Russian bailiffs move on Navalny's flat, assets — spokeswoman

Russian authorities imposed an "arrest order" on Alexei Navalny's Moscow apartment and froze his bank accounts

توسط NEWSCENTERALS در 3 مهر 1399

Russian authorities imposed an "arrest order" on Alexei Navalny's Moscow apartment and froze his bank accounts while the opposition leader was in a coma, his spokeswoman said. The move is linked with a 2019 court order.

Bank accounts belonging to Kremlin critic Alexei Navalny were frozen just days after the politician was apparently poisoned with Novichok and transported to Germany, said Navalny's spokeswoman Kira Yarmush on Thursday.

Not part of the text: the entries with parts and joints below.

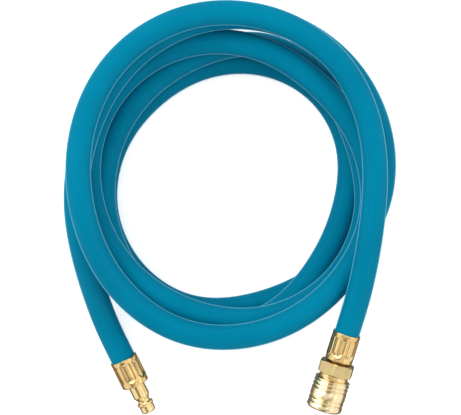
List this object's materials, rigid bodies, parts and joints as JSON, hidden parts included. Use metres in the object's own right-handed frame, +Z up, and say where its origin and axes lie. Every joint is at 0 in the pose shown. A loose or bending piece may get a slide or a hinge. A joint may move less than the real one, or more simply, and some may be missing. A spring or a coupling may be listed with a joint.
{
  "type": "coiled air hose",
  "caption": "Flexible air hose lying in an open coil, with crimped ferrules, a quick coupling with a sliding lock sleeve at one end and a grooved plug at the other.",
  "frame": {"origin": "centre of the bounding box on the floor plane the coil rests on", "axes": "+Z up from the floor, through the open middle of the coil; +Y away from the two fittings, which point towards -Y; +X to the side the coupling lies on"},
  "size_m": [0.2095, 0.2622, 0.0821],
  "materials": {
    "hose": "satin flexible PVC",
    "ferrule_brass": "pressed, satin",
    "hex_brass": "machined, satin",
    "sleeve_brass": "turned, polished",
    "plug_brass": "turned, polished",
    "inner_brass": "turned",
    "seal_rubber": "matte",
    "spring_steel": "drawn wire",
    "ball_steel": "polished"
  },
  "bodies": {
    "line": {"hose": "hose", "coupling_ferrule": "ferrule_brass", "coupling_tail": "inner_brass", "hex_body": "hex_brass", "body_seal": "seal_rubber", "socket": "inner_brass", "socket_seal": "seal_rubber", "stop_ring": "spring_steel", "sleeve_spring": "spring_steel", "valve_spring": "spring_steel", "plug_ferrule": "ferrule_brass", "plug": "plug_brass"},
    "lock_sleeve": {"sleeve": "sleeve_brass"},
    "valve": {"valve_poppet": "inner_brass", "valve_seal": "seal_rubber"},
    "ball_1": {"locking_ball_1": "ball_steel"},
    "ball_2": {"locking_ball_2": "ball_steel"},
    "ball_3": {"locking_ball_3": "ball_steel"},
    "ball_4": {"locking_ball_4": "ball_steel"},
    "ball_5": {"locking_ball_5": "ball_steel"},
    "ball_6": {"locking_ball_6": "ball_steel"}
  },
  "joints": [
    {"name": "sleeve_slide", "type": "slide", "parent": "line", "child": "lock_sleeve", "axis": [0.2879, 0.9418, 0.1736], "range_m": [0, 0.0026], "stiffness_N_per_m": 2000, "springref_m": -0.004, "deforming": ["sleeve_spring"]},
    {"name": "valve_slide", "type": "slide", "parent": "line", "child": "valve", "axis": [0.2879, 0.9418, 0.1736], "range_m": [0, 0.002], "stiffness_N_per_m": 800, "springref_m": -0.004, "deforming": ["valve_spring"]},
    {"name": "ball_1_slide", "type": "slide", "parent": "line", "child": "ball_1", "axis": [0.5221, -0.0024, -0.8529], "range_m": [0, 0.00075]},
    {"name": "ball_2_slide", "type": "slide", "parent": "line", "child": "ball_2", "axis": [0.9563, -0.2924, 0], "range_m": [0, 0.00075]},
    {"name": "ball_3_slide", "type": "slide", "parent": "line", "child": "ball_3", "axis": [0.4342, -0.29, 0.8529], "range_m": [0, 0.00075]},
    {"name": "ball_4_slide", "type": "slide", "parent": "line", "child": "ball_4", "axis": [-0.5221, 0.0024, 0.8529], "range_m": [0, 0.00075]},
    {"name": "ball_5_slide", "type": "slide", "parent": "line", "child": "ball_5", "axis": [-0.9563, 0.2924, 0], "range_m": [0, 0.00075]},
    {"name": "ball_6_slide", "type": "slide", "parent": "line", "child": "ball_6", "axis": [-0.4342, 0.29, -0.8529], "range_m": [0, 0.00075]}
  ],
  "couplings": [
    {"joint": "ball_1_slide", "follows": "sleeve_slide", "ratio": 0.288},
    {"joint": "ball_2_slide", "follows": "sleeve_slide", "ratio": 0.288},
    {"joint": "ball_3_slide", "follows": "sleeve_slide", "ratio": 0.288},
    {"joint": "ball_4_slide", "follows": "sleeve_slide", "ratio": 0.288},
    {"joint": "ball_5_slide", "follows": "sleeve_slide", "ratio": 0.288},
    {"joint": "ball_6_slide", "follows": "sleeve_slide", "ratio": 0.288}
  ]
}
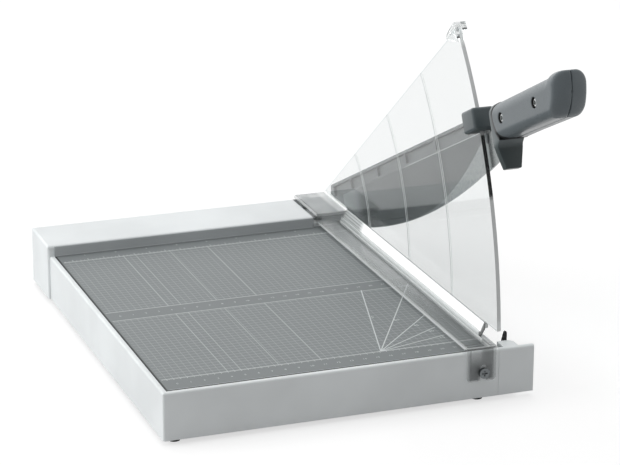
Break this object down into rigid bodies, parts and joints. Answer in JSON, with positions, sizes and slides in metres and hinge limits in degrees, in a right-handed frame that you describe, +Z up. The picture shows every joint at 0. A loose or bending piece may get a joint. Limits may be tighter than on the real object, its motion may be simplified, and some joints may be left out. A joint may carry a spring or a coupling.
{
  "type": "lever paper cutter",
  "caption": "Lever paper cutter: ruled board, steel counter edge, curved blade on an arm that turns on a rear bolt, and a clear paper clamp with a fan-shaped guard.",
  "frame": {"origin": "on the plane the feet stand on, midway between the outermost faces in X and in Y with the arm in its resting place", "axes": "+X to the right along the front wall, +Y to the rear housing, +Z up"},
  "size_m": [0.283, 0.4518, 0.2705],
  "materials": {
    "light_plastic": "fine satin moulding",
    "stop_plastic": "satin",
    "board_print": "printed, satin",
    "blade_steel": "ground",
    "zinc_steel": "zinc plated",
    "arm_metal": "grey satin paint",
    "dark_plastic": "fine grain",
    "grip_plastic": "fine grain",
    "clear_plastic": "polished, clear",
    "black_rubber": "matt",
    "bearing_brass": "turned",
    "dark_sheet": "powder coated"
  },
  "bodies": {
    "base": {"base_tray": "light_plastic", "end_block": "light_plastic", "end_block_screw": "zinc_steel", "cutting_board": "board_print", "counter_edge": "blade_steel", "counter_edge_screws": "zinc_steel", "rear_housing": "light_plastic", "paper_stop": "stop_plastic", "housing_screws": "zinc_steel", "bottom_plate": "dark_sheet", "bottom_screws": "zinc_steel", "feet": "black_rubber", "pivot_plate": "zinc_steel", "pivot_bolt": "zinc_steel", "thrust_washer": "bearing_brass", "disc_spring": "zinc_steel", "lock_nut": "zinc_steel", "clamp_screw": "zinc_steel", "stop_peg": "black_rubber", "return_springs": "zinc_steel"},
    "clamp": {"clamp_rail": "clear_plastic", "guard_fan": "clear_plastic", "guard_stop_clip": "clear_plastic", "clamp_guide_pins": "zinc_steel"},
    "arm": {"blade": "blade_steel", "arm_casting": "arm_metal", "blade_screws": "zinc_steel", "pivot_bush": "bearing_brass", "guide_block": "dark_plastic", "guide_block_screw": "zinc_steel", "finger_guard": "dark_plastic", "handle_left": "grip_plastic", "handle_right": "grip_plastic", "handle_screws": "zinc_steel"}
  },
  "joints": [
    {"name": "arm_pivot", "type": "hinge", "parent": "base", "child": "arm", "pos_m": [0.11925, 0.20586, 0.0333], "axis": [-1, 0, 0], "range_deg": [-22, 8.5]},
    {"name": "clamp_press", "type": "slide", "parent": "base", "child": "clamp", "axis": [0, 0, -1], "range_m": [0, 0.0025], "stiffness_N_per_m": 1000, "springref_m": -0.004, "deforming": ["return_springs"]}
  ]
}
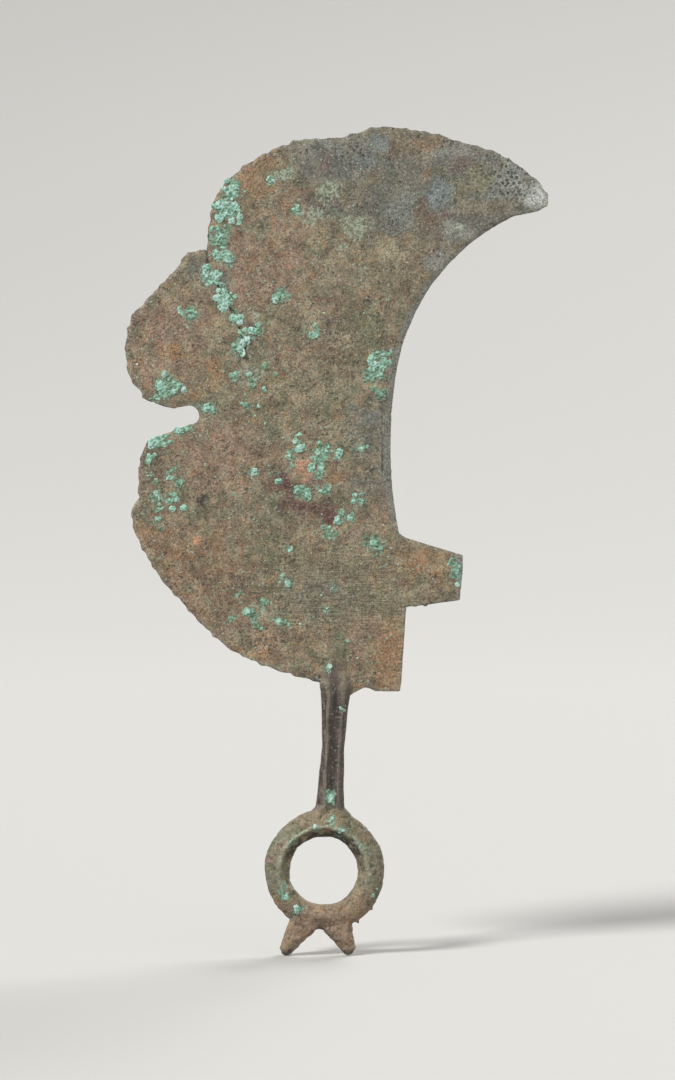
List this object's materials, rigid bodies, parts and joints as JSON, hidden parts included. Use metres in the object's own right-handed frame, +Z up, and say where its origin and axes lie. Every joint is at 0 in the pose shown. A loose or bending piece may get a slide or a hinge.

Russian bailiffs also placed an "arrest order" on Navalny's home, meaning his Moscow flat "cannot be sold, donated, or mortgaged," according to Yarmush.

She said the freeze was linked with a legal battle between Navalny, his aides, and a company providing food for Moscow pupils and kindergarteners. In 2018, Navalny's Foundation for Fighting Corruption (FBK) blamed the "Moscow schoolchild" company for a breakout of dysentery in schools and kindergartens. They also named businessman Yevgeny Prigozhin, who has ties to Russian President Vladimir Putin, as the owner of the catering service.

Prigozhin aides denied his ownership of "Moscow schoolchild." Meanwhile, the company sued Navalny and his allies for libel and won, with a Russian court ordering Navalny, the FBK and Navalny's associate Lyubov Sobol to pay out some $1.14 million (nearly €1 million) in damages.

Surviving in Russia

Around four weeks ago, days after Navalny was poisoned, Russian media reported that Prigozhin made a deal with "Moscow schoolchild" to have the debt pass on to him personally. On August 27, while Navalny was still in artificial coma, the bailiffs imposed the freeze on the activist's property, Yarmush said.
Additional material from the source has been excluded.